The code returns the list of files as they were obtained, but we want to see them in order of file size. To do this we can use the sort function in the <algorithm> header, so add an include to this after the include for <tuple>. In the main function, after the call to files_in_folder, add this code:

    files_in_folder(argv[1], files); 

    sort(files.begin(), files.end(), 
        [](const file_info& lhs, const file_info& rhs) { 
            return get<1>(rhs) > get<1>(lhs);    
    } );

The first two parameters of the sort function indicate the range of items to check. The third item is a predicate, and the function will pass two items from the vector to the predicate. You have to return a value of true if the two parameters are in order (the first is smaller than the second).

The predicate is provided by a lambda expression. There are no captured variables so the expression starts with [] and this is followed by the parameter list of the items being compared by the sort algorithm (passed by const reference, because they will not be changed).

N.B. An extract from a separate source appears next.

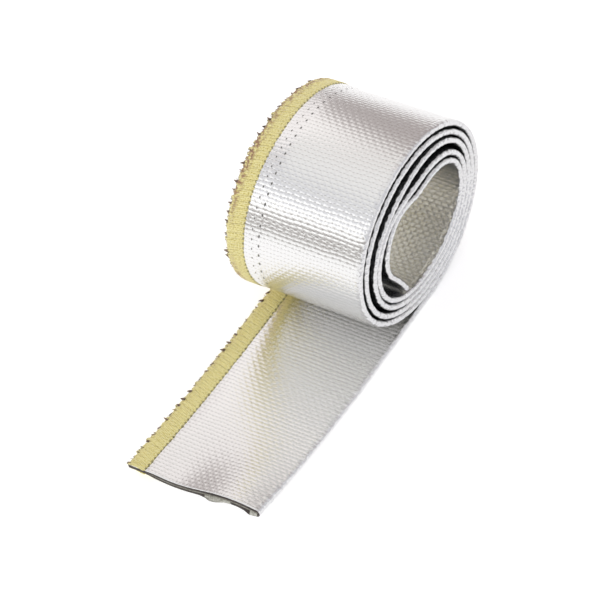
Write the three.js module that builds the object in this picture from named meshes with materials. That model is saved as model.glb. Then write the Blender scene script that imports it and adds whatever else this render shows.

The actual comparison is carried out between the braces. Since we want to list the files in ascending order, we have to ensure that the second of the two is bigger than the first. In this code, we use the > operator on the two file_size objects. So that this code will compile, we need to define this operator. After the insertion operator add the following:

    bool operator>(const file_size& lhs, const file_size& rhs) 
    { 
        if (lhs.high > rhs.high) return true; 
        if (lhs.high == rhs.high) { 
            if (lhs.low > rhs.low) return true; 
        } 
        return false; 
    }

You can now compile the example and run it. You should find that the files in the specified folder and subfolders are listed in order of the size of the files.